Подкупил Расул насечкой на кинжале.
Клокотанием — ангарская струя.
Я подкуплен и Палангой, и Кижами.
Всем, что знаю. И чего не знаю я...
Я подкуплен зарождающимся словом,
не размененным пока на пустяки.
Я подкуплен Маяковским и Светловым.
И Землей, в которой сбудутся стихи!..
И не все еще костры отполыхали.
И судьба еще угадана не вся...
Я подкуплен.
Я подкуплен с потрохами.
И поэтому купить меня нельзя.
- 1969 (источник)
Я ощущаю Рождественского очень таким... советским поэтом. По кончине же Союза он, похоже, сильно изменил своё отношение к исчезнувшей стране. Такая трансформация человека мне мало понятна - писать подобные вещи, а потом начать думать иначе?.. Мне плохо верится, что можно писать такое, не ощущая этого на самом деле и тем загадочнее перемены. Ну, это мы оставим на его совести. Того, что он написал - не отнять и оно, наверное, говорит ярче его изменившегося с годами отношения.
После того стиха в школе я долго о нём не вспоминал, хотя помнил. И помню тот день 1994 года, когда объявили о его кончине. Я гостил тогда у своей бабки по отцу и мы смотрели новости.

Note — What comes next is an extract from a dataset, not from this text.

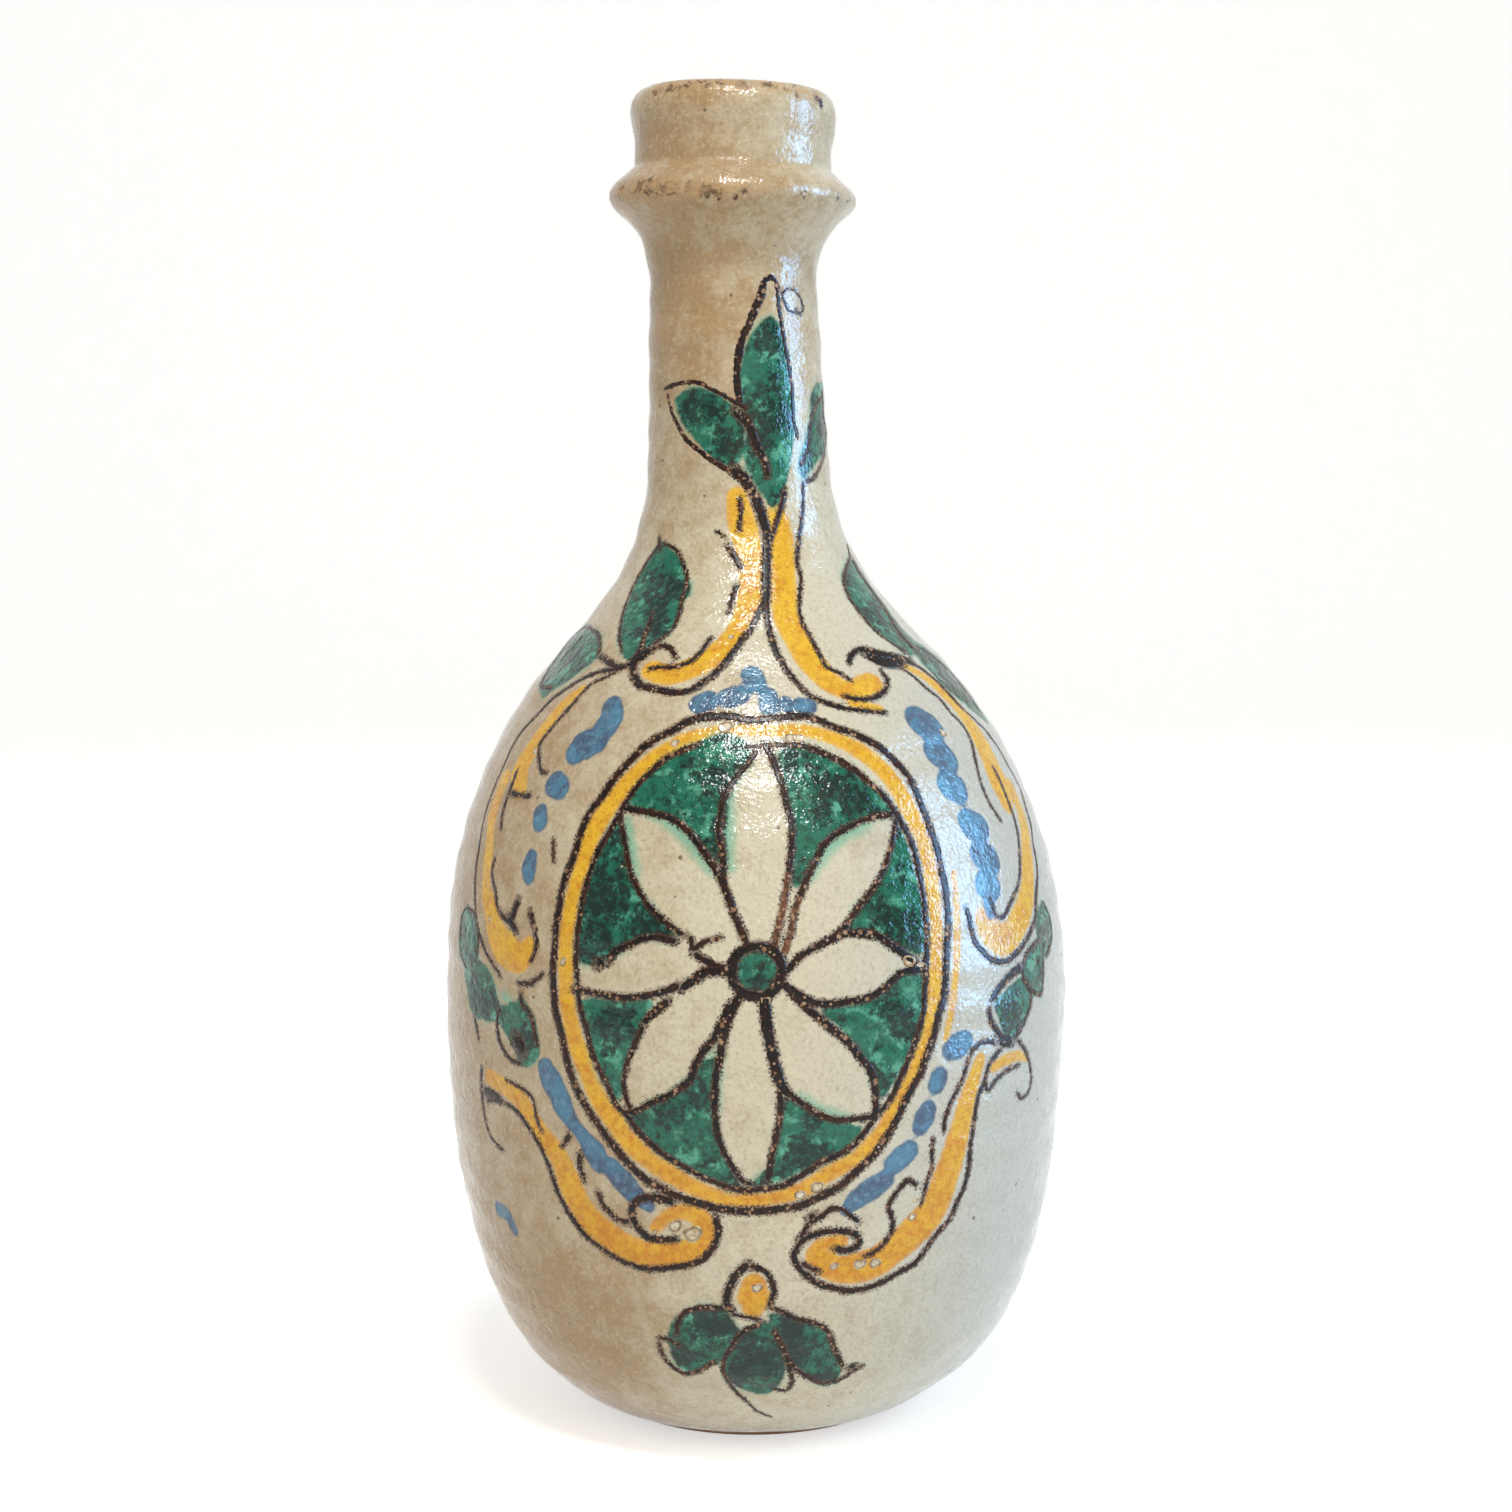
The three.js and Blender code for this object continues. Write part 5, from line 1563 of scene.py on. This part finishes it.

Он вплывал еще несколько раз в поле моего внимания после, но так, слегка, даже не смогу точно вспомнить когда. На самом деле он еще и очень жизненный такой, по своему романтичный поэт, у него немало лиричных, но обращенных не к конкретному человеку, а к людям вообще стихов. И через один такой он в нулевых снова вернулся, как бы ожил в моей памяти, вполне советским, но уже другим. Речь о "Кладбище под Парижем", стих, который я неизменно вспоминаю, если смотрю или читаю что-нибудь об эмиграции.
Возможно, ушел он как раз вовремя - человек, творившия и сотворивший всё в границах той эпохи. Его у нашего прошлого никак не отнять.